Ontwikkelingen die via een nadere toetsing mogelijk worden gemaakt

In het bestemmingsplan worden diverse ontwikkelingen met behulp van een wijzigingsbevoegdheid, omgevingsvergunning bij afwijking of omgevingsvergunning voor het uitvoeren van werken of werkzaamheden mogelijk gemaakt. Voor een deel hebben deze ontwikkelingen betrekking op bepaalde op de verbeelding begrensde gebieden. Voor het overgrote deel betreft het algemene wijzigingen die niet zijn beperkt tot bepaalde gebieden.
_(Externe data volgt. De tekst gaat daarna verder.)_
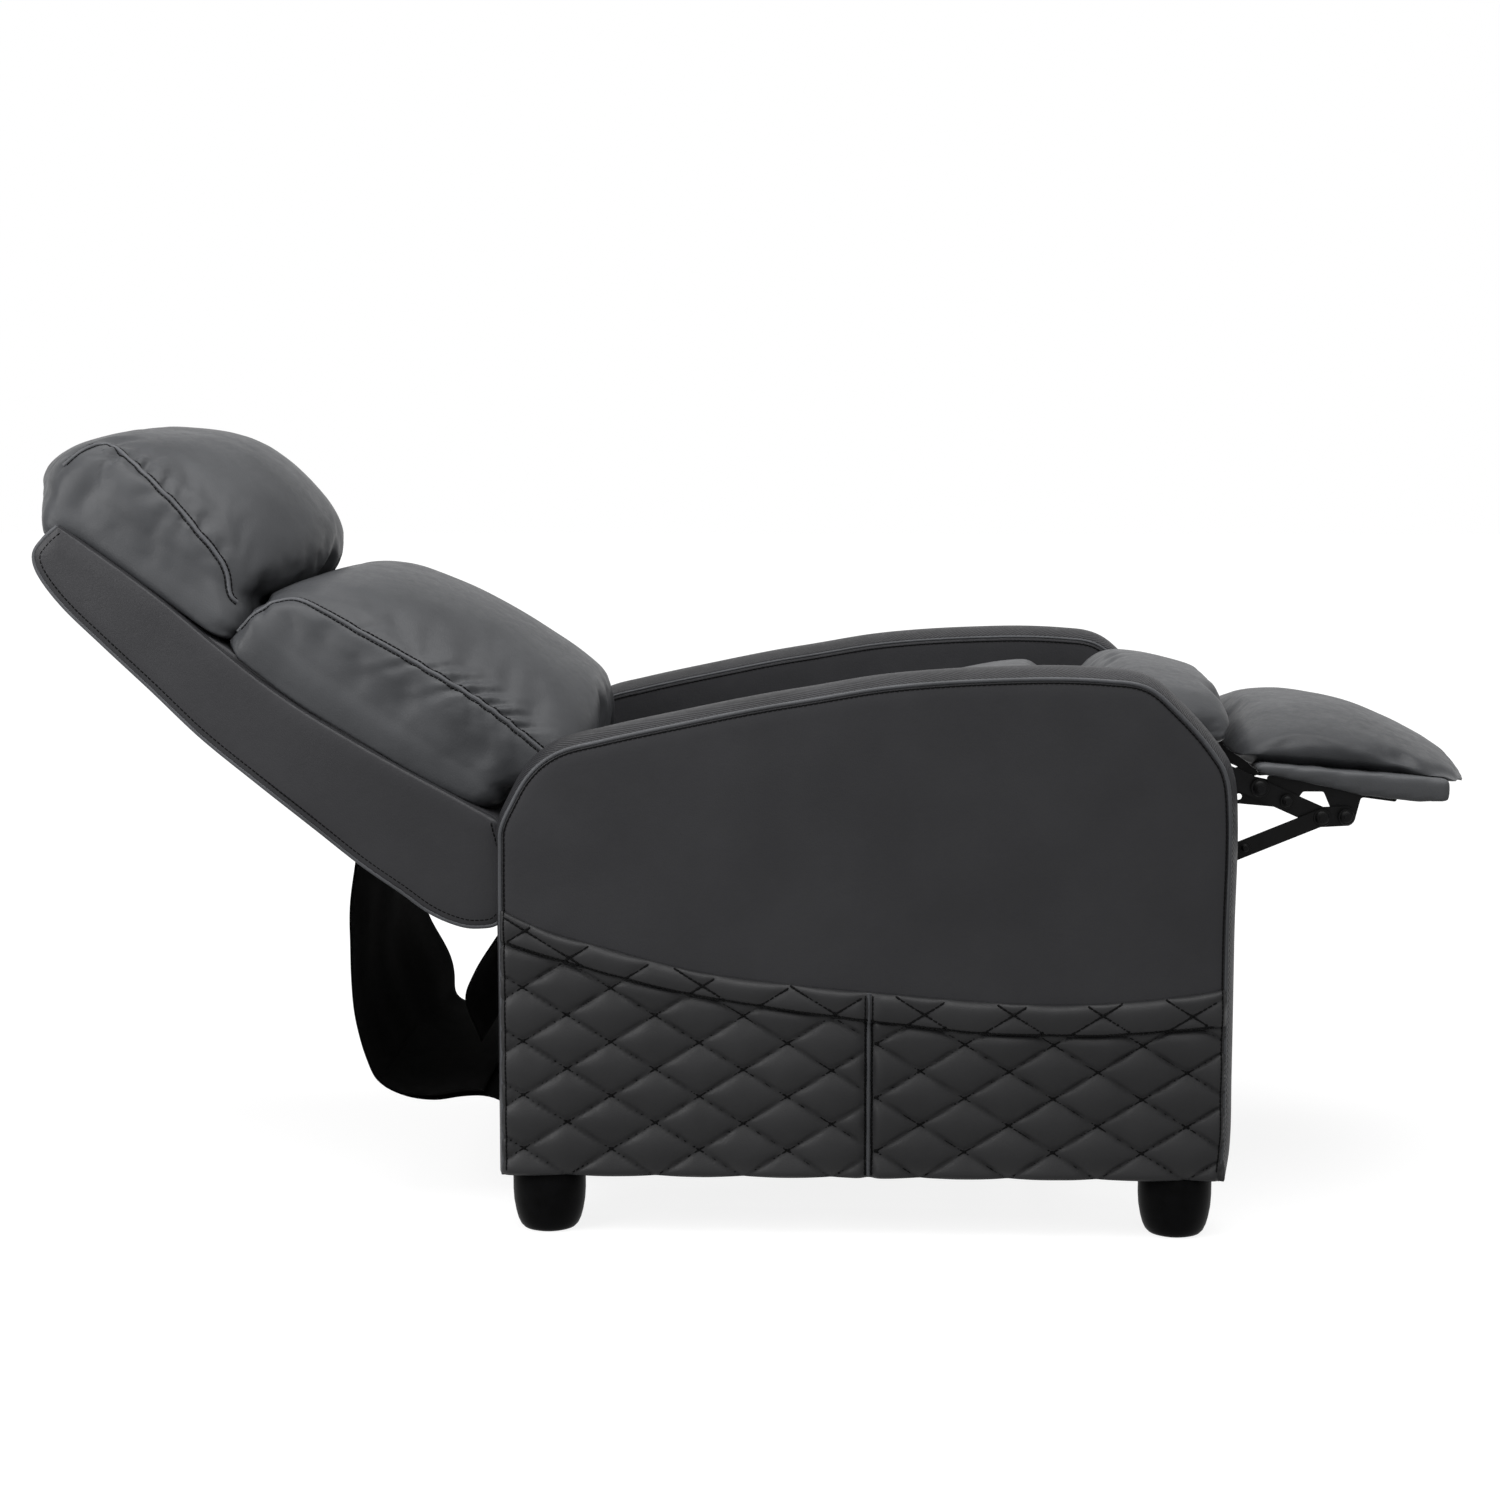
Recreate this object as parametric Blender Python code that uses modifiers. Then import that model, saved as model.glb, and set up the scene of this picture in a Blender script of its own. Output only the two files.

De beoordeling van effecten op beschermde soorten planten en dieren en eventuele ontheffingsaanvraag dienen bij de toepassing van de betreffende bevoegdheid te zijn uitgevoerd.

Toetsing

Vanwege de rechtstreekse werking van de Flora- en faunawet is het niet nodig of gewenst om toetsing aan de wet als criterium op te nemen bij afwijkingsprocedures of wijzigingsbevoegdheden of om bij de vaststelling van het bestemmingsplan alle mogelijke rechtstreekse ontwikkelingen uitputtend te toetsen. Los van de regeling in het bestemmingsplan dienen ontwikkelingen die van invloed kunnen zijn op de gunstige staat van instandhouding van planten- en dierensoorten rechtstreeks aan de Flora- en faunawet te worden getoetst.